It wasn’t a great night to be working on guitars.
In almost the same manner as I speak to the Lovely Lady most nights when I go out to exercise, my last words as I headed to a late night work session at the music store recently were, “I hate this!”
I hate this.
This was a job which had to be completed that night. The beautiful vintage guitar had been brought in a couple of weeks before. It could be put off no longer.
“You’ll need to put in a new selector switch,” were the words the owner said nonchalantly.
I had tried everything I knew to nurse the old switch back to working condition over the last week, but it was to no avail. I would have to install a new one. An easy job. Physically, at least. Not so, the emotional cost.
The fifty-year-old Fender Telecaster awaited my ministrations. I would do what must be done.
There must be a law against such things: New cloth patches on old robes—new wine in old wineskins—Be not unequally yoked…
My heart ached as I desoldered and then reattached the wires to the new 3-way switch.
The repair completed, I attempted to move to my next job, but my heart just wasn’t in it.
This was a beautiful, modern, American-made guitar, and I merely needed to install a new pickup cover. Again, an easy job, but somehow in the process, I broke a wire. I never knew that until later, but instead, completed the installation and reassembled the instrument. I polished the chrome cover, noticing the other metal parts had fingerprints on them. Almost without thinking, I cleaned the entire instrument until it virtually gleamed under the lights of my workbench. It was perfect! What a great looking instrument!
Then I remembered I hadn’t yet checked the function, so I plugged the beautiful guitar into a nearby amplifier, thinking I might still have to make a minor adjustment or two.
No sound came. None.
I had to completely disassemble the guitar once more, after which I searched for the culprit, finally finding the broken wire. It was a tiny thing, not much larger than a human hair.
Two and a half thousands of an inch in diameter! I had nicked it while securing the new cover. Nicked it, yet it was completely useless in that condition.
I made the repair and moved on. Covering the same ground I had already done, the instrument was put back together and tested, coming through with flying colors this time. Polishing it again, I set it down into the case at my feet.
I breathed a sigh of relief. Under my breath, I said (audibly), “Good. He’ll never know what I did.”
I went home and went to bed.
I slept like I hadn’t seen a bed in a week. No dreams. No tossing or turning.

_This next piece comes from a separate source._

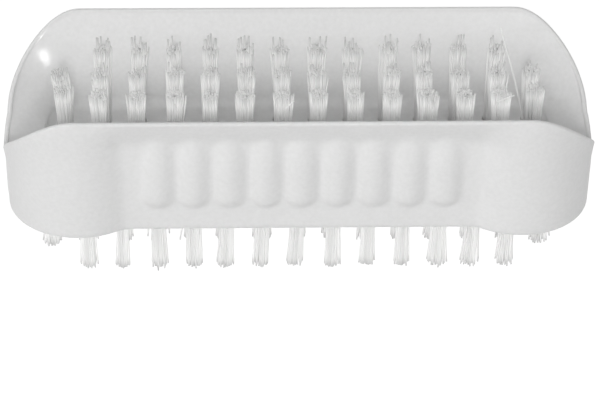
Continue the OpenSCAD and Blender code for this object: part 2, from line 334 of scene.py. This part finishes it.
def ring_at(x, y, z, radius, sides, turn=0.0):
    return [(x + radius * math.cos(turn + math.tau * j / sides),
             y + radius * math.sin(turn + math.tau * j / sides), z) for j in range(sides)]


def add_hole(bm, place, z, into):
    """A blind round hole with a small rounded edge, whose mouth it returns.

    The sign of into is the way that the hole runs, and its size the depth.
    """
    rings = []
    for grow, down in HOLE_PROFILE + [(0.0, None)]:
        depth = into if down is None else math.copysign(HOLE_EDGE * down, into)
        circle = ring_at(place[0], place[1], z + depth, HOLE_D / 2 + grow, HOLE_SIDES)
        rings.append([bm.verts.new(point) for point in circle])
    for upper, lower in zip(rings, rings[1:]):
        for i in range(HOLE_SIDES):
            k = (i + 1) % HOLE_SIDES
            bm.faces.new((upper[i], upper[k], lower[k], lower[i])).smooth = True
    bm.faces.new(rings[-1])
    return rings[0]


def close_flat(bm, outline, mouths):
    """Fills the flat face between an outline and the mouths of the holes in it."""
    edges = []
    for loop in [outline] + mouths:
        for a, b in zip(loop, loop[1:] + loop[:1]):
            edges.append(bm.edges.get((a, b)) or bm.edges.new((a, b)))
    made = bmesh.ops.triangle_fill(bm, use_beauty=True, edges=edges)
    for face in made["geom"]:
        if isinstance(face, bmesh.types.BMFace):
            face.smooth = False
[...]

But, when the alarm clock went off the next morning, the first thought in my mind—the very first one— was of that tiny wire and the statement I had made as I placed the guitar back in its case.
He’ll never know…
He wouldn’t.
I would.
I told him the whole story when he came to pick up his guitar. He smiled and told me he’ll know who to blame when it stops working in about twenty years. When he left, he left behind his good will and a thirty dollar tip.
He would have left the tip whether I had told him about the gaff or not. I don’t think I could ever enjoy using that money if I had not told him the truth. Lies have a funny way of disrupting your thoughts at the strangest times.
I have spent a lifetime listening to little lies—no—tiny lies. I’ve even been encouraged to aid and abet in their perpetration. Indeed, I have told my share of them.
No honey, I’m just at the grocery store picking up the bread you asked me to get.
You don’t have to charge any tax. Just take the cash; I don’t need a receipt.
No, nobody played it. It’s still brand new.
Miniscule lies. No one hurt. Where’s the harm?
I wonder—How big a lie does it take to destroy trust? How bad a falsehood may be told before a man is no longer considered honest? How egregious does the untruth have to be to do away with integrity?
A wire, hardly bigger than a human hair, breaks and the entire guitar will not function. The tiniest wire in the entire instrument. If any of the other wires, ten times the diameter of that one, had broken, the result could not have been any worse.
A lie told hurts no one worse than it does the one from whose mouth it proceeds. For the tiniest of lies, our integrity is forfeit, our trustworthiness thrown to the wind.
On the exterior the musical instrument was perfect, lacking nothing. Hiding deep inside the heart of that fine guitar was one tiny defect.
We’re not so different.
It just takes one.
The Lord abhors a person who lies, but those who deal truthfully are his delight.
(Proverbs 12:22 ~ NET Bible)
One lie has the power to tarnish a thousand truths.